At 2:47am UTC, the first error appears in the logs. By 2:51 UTC, the cascade has started. The on-call engineer is paged at what their phone displays as 10:47pm — they are in San Francisco, where it is still Wednesday evening. Their counterpart in Berlin, who joins the call ninety seconds later, is working from what their clock shows as Thursday morning at 3:47am.
The incident is real and unfolding. The logs are in UTC. The engineers are in different timezones. The status page needs to be updated with a human-readable incident timeline. The postmortem will need to be written for a global audience.

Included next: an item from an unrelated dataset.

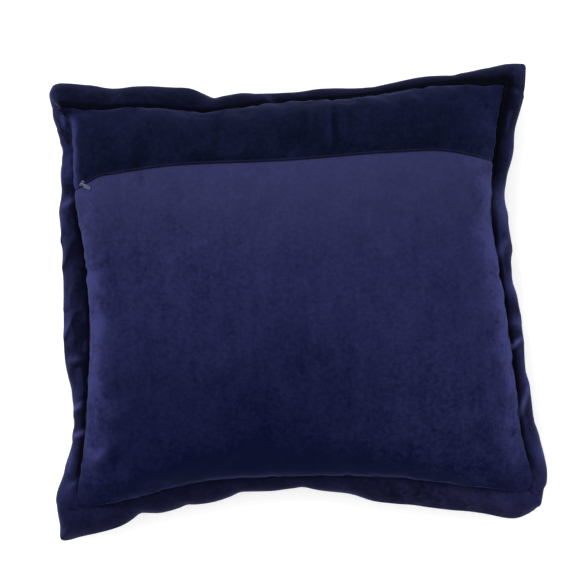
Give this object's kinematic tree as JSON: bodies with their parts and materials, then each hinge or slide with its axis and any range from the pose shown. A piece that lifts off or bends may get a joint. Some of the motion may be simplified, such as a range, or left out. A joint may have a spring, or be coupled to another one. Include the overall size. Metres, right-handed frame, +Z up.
{
  "type": "square cushion",
  "caption": "Filled square velvet cushion with a flat flange border and a zip across its back, lying on its front face.",
  "frame": {"origin": "middle of the bounding box's bottom face, on the surface that the cushion lies on", "axes": "+Z up, out of the zipped back; +Y towards the zipped end of the back; +X to the right of the back"},
  "size_m": [0.491, 0.4586, 0.1205],
  "materials": {
    "velvet": "navy cotton velvet, short pile",
    "velvet_flange": "navy cotton velvet, doubled and stitched flat",
    "zip_metal": "grey-blue enamel, satin"
  },
  "bodies": {
    "root": {"filled_body": "velvet", "flange": "velvet_flange", "zip_slider": "zip_metal", "zip_pull": "zip_metal"}
  },
  "joints": []
}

Every timestamp in every log line needs to be mentally converted by every person reading it, in real time, under pressure.
This is log file limbo — the cognitive tax of operating infrastructure that logs in UTC while humans work in local time.

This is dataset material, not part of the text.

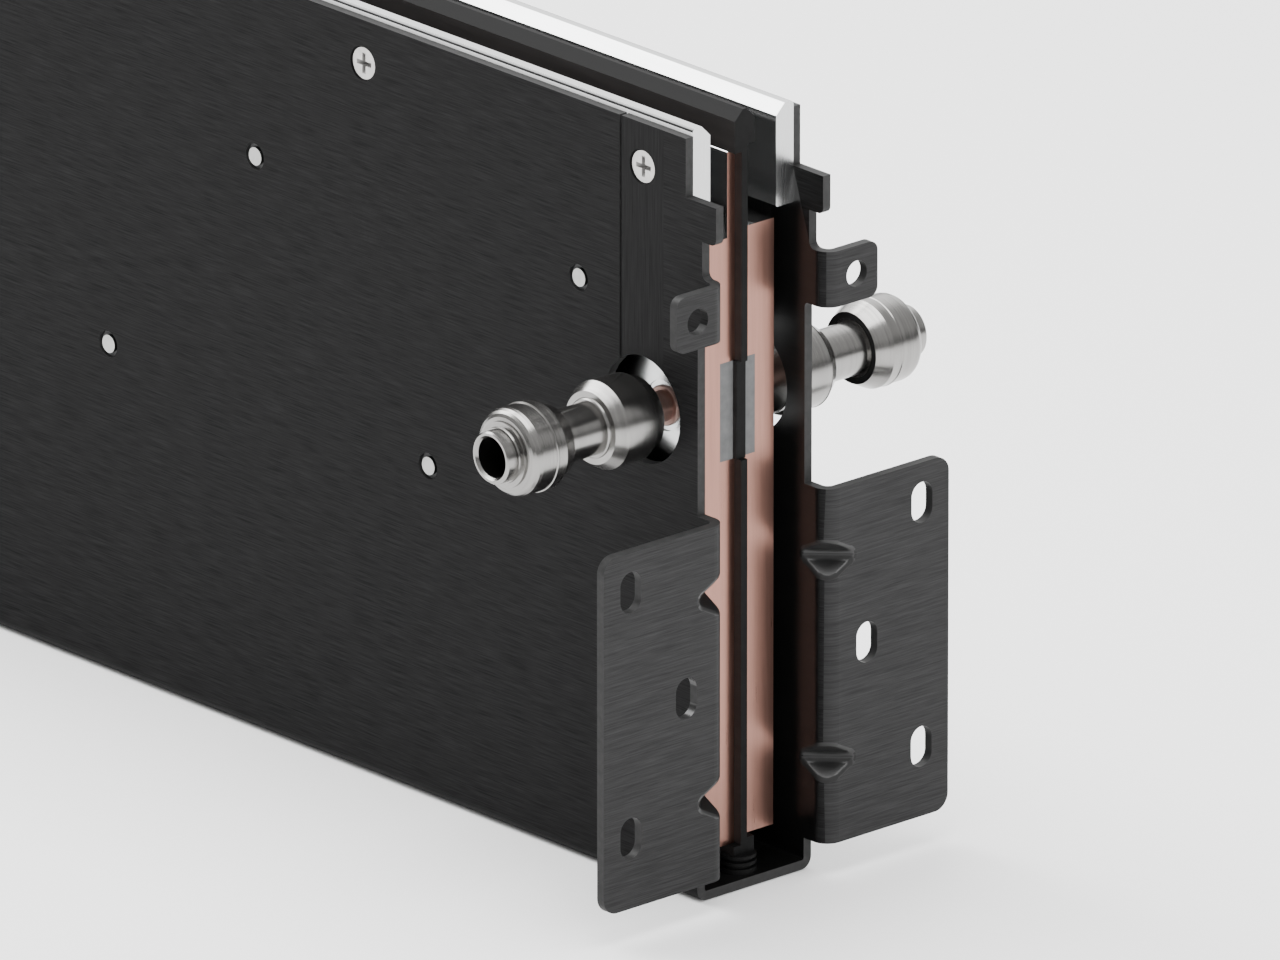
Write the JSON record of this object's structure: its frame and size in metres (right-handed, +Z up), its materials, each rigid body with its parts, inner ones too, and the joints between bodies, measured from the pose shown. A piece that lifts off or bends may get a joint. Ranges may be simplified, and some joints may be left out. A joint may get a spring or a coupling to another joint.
{
  "type": "liquid-cooled busbar",
  "caption": "Folded channel busbar with two water-cooled copper conductors, plated contact rails, end flanges and side fluid couplings.",
  "frame": {"origin": "middle of the channel's underside", "axes": "+X along the bar towards the near end, +Y to the right for someone facing that end, +Z up to the contact rails"},
  "size_m": [0.5504, 0.1131, 0.1644],
  "materials": {
    "black_panel": "brushed black coating",
    "silver_plate": "bright plated",
    "copper": "bare copper",
    "black_polymer": "smooth",
    "stainless": "turned stainless",
    "plug_grey": "matt",
    "dark_steel": "black coated screw",
    "pale_polymer": "plain",
    "seal_rubber": "matt"
  },
  "bodies": {
    "root": {"channel_housing": "black_panel", "centre_insulator": "black_polymer", "rail_screws": "dark_steel", "floor_standoffs": "black_polymer", "side_standoffs": "pale_polymer", "contact_rail_left": "silver_plate", "conductor_left": "copper", "duct_cover_left": "copper", "slot_cover_left_near": "black_panel", "duct_plug_left_near": "plug_grey", "port_spigot_left_near": "copper", "coupling_hub_left_near": "stainless", "coupling_body_left_near": "stainless", "gland_ring_left_near": "stainless", "coupling_stem_left_near": "stainless", "coupling_collar_left_near": "stainless", "coupling_nose_left_near": "stainless", "seal_ring_left_near": "seal_rubber", "slot_cover_left_far": "black_panel", "duct_plug_left_far": "plug_grey", "port_spigot_left_far": "copper", "coupling_hub_left_far": "stainless", "coupling_body_left_far": "stainless", "gland_ring_left_far": "stainless", "coupling_stem_left_far": "stainless", "coupling_collar_left_far": "stainless", "coupling_nose_left_far": "stainless", "seal_ring_left_far": "seal_rubber", "contact_rail_right": "silver_plate", "conductor_right": "copper", "duct_cover_right": "copper", "slot_cover_right_near": "black_panel", "duct_plug_right_near": "plug_grey", "port_spigot_right_near": "copper", "coupling_hub_right_near": "stainless", "coupling_body_right_near": "stainless", "gland_ring_right_near": "stainless", "coupling_stem_right_near": "stainless", "coupling_collar_right_near": "stainless", "coupling_nose_right_near": "stainless", "seal_ring_right_near": "seal_rubber", "slot_cover_right_far": "black_panel", "duct_plug_right_far": "plug_grey", "port_spigot_right_far": "copper", "coupling_hub_right_far": "stainless", "coupling_body_right_far": "stainless", "gland_ring_right_far": "stainless", "coupling_stem_right_far": "stainless", "coupling_collar_right_far": "stainless", "coupling_nose_right_far": "stainless", "seal_ring_right_far": "seal_rubber"}
  },
  "joints": []
}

UTC is the correct choice for logging. It is unambiguous, it does not shift with DST, and it allows events from systems in different regions to be sequenced accurately on a single timeline. There is no serious argument for logging in local time.
The problem is the translation layer. Converting "2026-03-08 02:47:33 UTC" to "Sunday 10:47pm San Francisco / Monday 03:47am Berlin" is not hard, but it is a task that requires attention, and attention during a severity-one incident is a scarce resource. Every second spent on timezone arithmetic is a second not spent on diagnosis.
The practical responses are: use tooling that displays timestamps in the reader's local timezone automatically; include both UTC and local time in incident communications; and when writing postmortems, anchor the timeline in UTC with local equivalents noted in parentheses for the primary regions involved.
The mental tax is real. Quantifying it is hard. But any engineer who has worked an overnight incident involving teams in three timezones has felt it.